Né en 1998, ce petit rectangle de plastique vert et jaune contient l’identification numérique du patient permettant ainsi la création de FSE, feuilles de soins électroniques. Elle ne renseigne en aucun cas sur l’état de santé du patient, ni sur les médicaments que celui-ci utilise. Avec la deuxième version en 2007 de la carte Vitale, le patient peut obtenir la création de son dossier pharmaceutique qui ouvre au pharmacien la possibilité de connaître ce qui a déjà été délivré dans d’autres officines.

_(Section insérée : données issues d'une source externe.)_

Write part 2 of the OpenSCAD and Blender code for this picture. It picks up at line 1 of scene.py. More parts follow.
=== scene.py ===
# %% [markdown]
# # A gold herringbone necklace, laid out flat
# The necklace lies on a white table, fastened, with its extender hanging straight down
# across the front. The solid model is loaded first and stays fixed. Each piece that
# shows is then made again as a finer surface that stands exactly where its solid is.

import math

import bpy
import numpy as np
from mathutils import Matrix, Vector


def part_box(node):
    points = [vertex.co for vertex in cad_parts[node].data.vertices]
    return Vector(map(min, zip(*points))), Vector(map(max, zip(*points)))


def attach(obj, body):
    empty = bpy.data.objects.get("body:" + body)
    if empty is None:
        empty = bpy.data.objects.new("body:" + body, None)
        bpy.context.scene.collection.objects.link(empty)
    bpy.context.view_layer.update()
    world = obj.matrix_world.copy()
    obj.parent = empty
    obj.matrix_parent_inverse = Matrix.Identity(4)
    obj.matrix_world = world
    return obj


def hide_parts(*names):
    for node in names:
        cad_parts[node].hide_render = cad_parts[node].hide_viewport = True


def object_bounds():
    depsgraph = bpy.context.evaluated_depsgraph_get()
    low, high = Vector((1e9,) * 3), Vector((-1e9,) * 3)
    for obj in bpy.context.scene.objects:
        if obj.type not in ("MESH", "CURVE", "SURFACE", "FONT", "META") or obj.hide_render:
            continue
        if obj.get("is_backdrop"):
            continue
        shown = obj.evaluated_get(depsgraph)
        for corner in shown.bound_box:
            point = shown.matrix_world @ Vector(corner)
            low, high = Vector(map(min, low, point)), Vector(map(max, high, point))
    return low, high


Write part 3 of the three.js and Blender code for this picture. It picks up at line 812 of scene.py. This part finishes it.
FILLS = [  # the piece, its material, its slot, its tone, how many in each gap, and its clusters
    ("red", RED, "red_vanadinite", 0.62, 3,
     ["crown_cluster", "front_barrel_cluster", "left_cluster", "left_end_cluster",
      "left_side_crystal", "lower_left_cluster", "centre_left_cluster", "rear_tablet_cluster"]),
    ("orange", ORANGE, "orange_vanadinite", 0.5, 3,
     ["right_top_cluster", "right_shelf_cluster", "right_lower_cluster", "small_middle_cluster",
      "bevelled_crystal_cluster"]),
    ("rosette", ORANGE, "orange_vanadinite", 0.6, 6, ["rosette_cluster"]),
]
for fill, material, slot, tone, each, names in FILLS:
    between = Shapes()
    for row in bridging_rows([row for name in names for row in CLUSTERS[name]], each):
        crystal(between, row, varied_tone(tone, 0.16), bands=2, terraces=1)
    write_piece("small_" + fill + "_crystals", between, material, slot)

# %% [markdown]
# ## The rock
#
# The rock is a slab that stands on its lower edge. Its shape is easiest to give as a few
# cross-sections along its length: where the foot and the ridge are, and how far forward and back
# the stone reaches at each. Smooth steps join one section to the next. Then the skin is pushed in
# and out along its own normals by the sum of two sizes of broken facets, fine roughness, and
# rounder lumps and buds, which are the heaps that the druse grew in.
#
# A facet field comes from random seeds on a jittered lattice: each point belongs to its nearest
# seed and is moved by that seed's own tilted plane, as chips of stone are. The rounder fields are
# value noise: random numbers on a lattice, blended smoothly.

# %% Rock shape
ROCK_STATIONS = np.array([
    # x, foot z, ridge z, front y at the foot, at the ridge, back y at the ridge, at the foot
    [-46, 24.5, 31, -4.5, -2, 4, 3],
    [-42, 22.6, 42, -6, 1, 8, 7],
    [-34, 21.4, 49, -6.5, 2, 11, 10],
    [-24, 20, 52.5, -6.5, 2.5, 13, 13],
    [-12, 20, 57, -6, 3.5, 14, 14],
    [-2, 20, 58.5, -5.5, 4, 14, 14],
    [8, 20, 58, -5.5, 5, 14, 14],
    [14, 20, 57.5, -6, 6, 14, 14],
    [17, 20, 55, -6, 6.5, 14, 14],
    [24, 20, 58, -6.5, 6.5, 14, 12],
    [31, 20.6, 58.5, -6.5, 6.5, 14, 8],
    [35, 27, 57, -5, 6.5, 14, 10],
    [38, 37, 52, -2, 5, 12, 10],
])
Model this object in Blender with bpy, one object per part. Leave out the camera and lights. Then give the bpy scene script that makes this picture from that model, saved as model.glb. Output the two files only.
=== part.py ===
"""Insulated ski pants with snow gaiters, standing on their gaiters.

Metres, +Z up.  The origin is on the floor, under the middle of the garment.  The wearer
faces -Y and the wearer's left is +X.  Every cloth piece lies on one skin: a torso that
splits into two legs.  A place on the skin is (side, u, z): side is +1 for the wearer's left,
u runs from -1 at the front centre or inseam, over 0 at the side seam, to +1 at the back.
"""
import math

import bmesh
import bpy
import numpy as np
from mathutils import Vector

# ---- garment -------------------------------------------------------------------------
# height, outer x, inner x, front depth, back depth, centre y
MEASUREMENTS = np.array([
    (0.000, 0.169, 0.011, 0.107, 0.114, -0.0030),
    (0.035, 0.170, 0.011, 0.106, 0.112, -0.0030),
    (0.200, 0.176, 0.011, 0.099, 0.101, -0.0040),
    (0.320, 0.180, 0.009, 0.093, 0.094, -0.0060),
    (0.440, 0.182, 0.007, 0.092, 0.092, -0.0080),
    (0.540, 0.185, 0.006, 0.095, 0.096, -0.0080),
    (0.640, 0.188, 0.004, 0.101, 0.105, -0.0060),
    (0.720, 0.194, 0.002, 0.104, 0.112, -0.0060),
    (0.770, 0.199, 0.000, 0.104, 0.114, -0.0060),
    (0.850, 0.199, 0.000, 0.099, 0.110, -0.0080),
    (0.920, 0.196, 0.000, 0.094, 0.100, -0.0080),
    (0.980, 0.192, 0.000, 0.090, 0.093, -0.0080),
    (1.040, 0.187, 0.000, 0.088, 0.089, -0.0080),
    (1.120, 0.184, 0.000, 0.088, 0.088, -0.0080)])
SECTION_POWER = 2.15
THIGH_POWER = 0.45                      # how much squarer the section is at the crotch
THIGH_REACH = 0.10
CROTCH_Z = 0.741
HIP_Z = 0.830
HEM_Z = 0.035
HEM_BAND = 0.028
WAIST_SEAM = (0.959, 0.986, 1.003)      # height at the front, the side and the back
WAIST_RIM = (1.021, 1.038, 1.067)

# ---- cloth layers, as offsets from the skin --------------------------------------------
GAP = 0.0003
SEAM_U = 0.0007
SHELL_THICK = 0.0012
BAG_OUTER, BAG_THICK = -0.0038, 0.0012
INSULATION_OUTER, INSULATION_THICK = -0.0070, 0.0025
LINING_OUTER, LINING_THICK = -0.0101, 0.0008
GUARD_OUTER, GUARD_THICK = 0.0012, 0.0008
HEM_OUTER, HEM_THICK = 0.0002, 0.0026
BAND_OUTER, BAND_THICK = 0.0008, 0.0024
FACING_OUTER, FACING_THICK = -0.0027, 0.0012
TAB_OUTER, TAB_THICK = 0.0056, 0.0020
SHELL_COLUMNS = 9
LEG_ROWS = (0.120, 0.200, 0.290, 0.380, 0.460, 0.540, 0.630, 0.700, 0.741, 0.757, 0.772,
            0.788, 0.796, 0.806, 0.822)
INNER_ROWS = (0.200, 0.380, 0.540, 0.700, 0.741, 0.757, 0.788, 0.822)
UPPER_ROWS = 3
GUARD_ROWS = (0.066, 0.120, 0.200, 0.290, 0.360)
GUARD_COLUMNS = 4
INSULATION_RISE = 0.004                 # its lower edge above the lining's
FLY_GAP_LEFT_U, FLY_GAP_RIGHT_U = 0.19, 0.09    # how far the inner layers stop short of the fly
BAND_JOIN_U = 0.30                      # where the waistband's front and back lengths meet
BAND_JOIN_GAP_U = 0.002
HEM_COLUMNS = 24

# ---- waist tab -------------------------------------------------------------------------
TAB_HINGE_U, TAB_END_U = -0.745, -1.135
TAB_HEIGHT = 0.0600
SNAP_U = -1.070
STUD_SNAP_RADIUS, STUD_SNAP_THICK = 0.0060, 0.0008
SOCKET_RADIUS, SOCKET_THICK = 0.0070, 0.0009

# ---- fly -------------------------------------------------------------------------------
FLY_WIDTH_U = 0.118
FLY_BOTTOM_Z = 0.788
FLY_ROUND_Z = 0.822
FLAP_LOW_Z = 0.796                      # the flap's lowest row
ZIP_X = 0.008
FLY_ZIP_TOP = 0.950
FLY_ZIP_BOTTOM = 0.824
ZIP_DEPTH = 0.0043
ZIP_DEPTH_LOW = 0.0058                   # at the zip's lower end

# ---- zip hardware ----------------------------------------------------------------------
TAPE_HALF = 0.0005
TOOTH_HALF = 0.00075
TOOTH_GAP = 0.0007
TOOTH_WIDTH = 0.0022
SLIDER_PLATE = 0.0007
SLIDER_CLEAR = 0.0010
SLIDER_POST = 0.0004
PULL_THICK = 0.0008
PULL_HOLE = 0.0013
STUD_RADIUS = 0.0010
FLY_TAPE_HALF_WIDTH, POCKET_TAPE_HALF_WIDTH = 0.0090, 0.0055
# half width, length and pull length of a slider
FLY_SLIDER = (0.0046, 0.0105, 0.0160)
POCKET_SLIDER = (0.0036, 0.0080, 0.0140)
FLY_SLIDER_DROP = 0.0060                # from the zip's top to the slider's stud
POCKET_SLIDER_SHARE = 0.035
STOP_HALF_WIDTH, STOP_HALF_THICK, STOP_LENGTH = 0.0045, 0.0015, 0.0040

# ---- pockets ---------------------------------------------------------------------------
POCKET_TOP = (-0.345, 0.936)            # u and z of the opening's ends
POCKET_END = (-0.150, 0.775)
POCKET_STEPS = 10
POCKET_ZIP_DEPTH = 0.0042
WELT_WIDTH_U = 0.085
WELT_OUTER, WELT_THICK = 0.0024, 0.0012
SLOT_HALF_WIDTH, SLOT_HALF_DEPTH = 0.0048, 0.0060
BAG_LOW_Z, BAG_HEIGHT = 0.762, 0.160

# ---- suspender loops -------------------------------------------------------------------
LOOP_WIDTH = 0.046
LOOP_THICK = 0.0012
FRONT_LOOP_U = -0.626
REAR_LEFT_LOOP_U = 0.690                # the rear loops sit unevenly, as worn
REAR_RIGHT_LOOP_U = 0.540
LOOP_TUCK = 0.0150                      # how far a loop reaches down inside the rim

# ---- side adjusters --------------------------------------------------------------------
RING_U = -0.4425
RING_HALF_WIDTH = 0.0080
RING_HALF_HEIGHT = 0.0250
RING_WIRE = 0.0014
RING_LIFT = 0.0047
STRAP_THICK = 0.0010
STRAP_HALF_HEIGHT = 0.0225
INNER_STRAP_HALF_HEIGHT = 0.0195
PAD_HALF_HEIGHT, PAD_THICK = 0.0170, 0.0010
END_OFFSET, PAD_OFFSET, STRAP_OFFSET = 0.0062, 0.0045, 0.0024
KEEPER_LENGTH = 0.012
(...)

OUVERTURE DU CAPITAL, LA MENACE GRONDE, LES PHARMACIENS TIENNENT BON


Occupant une position particulière, à la fois commerciale et libérale, la pharmacie d’officine est soumise à des règles de droit très spécifiques, notamment sur la propriété des officines par des pharmaciens. Nul ne peut ouvrir une pharmacie s’il n’est en même temps propriétaire du fonds et muni d’un diplôme de pharmacien. Cette règle de l’indivisibilité de la propriété et de la gérance de l’officine a souvent été violée, et l’usage de prête-noms s’est répandu, jusqu’à la loi de septembre 1941. Cette dernière énonçait que le pharmacien est propriétaire de l’officine dont il est titulaire et autorisait les pharmaciens à constituer entre eux une société en nom collectif en vue de l’exploitation d’une officine. La loi de 1990 introduit un changement important avec l’arrivée des sociétés d’exercice libéral (SEL) et réserve la majorité du capital et des droits de vote aux pharmaciens exerçant effectivement au sein de la société leur garantissant une relative
indépendance professionnelle. Depuis 2001 et la loi Murcef, le titulaire d’une pharmacie en France peut ne détenir que 51 % des parts de sa pharmacie, montée alors sous la forme juridique SEL. Les 49 % autres étant détenues par un ou plusieurs pharmaciens déjà installés. Malgré l’empilement des lois, l’ouverture du capital n’est pas envisagée pour les non pharmaciens. En 2007, la menace vient de l’Europe qui trouve injustifiée la réserve de propriété des officines aux seuls pharmaciens et l’interdiction de cumul de propriété de plusieurs pharmacies. La députée européenne Françoise Grossetête, en évoquant l’ouverture du capital, a parlé d’« évolutions à termes assez inéluctables ». Alors que la fronde gronde, la Cour de justice européenne tranche en 2008 en faveur de la profession en soutenant les Etats membres qui refusent l’ouverture du capital. En 2016, le syndicat UNPF, dans son « livre Blanc », propose une ouverture du capital au sein de la profession. Une proposition qui a soulevé un tollé et semble avoir coûté sa représentativité au syndicat en 2015.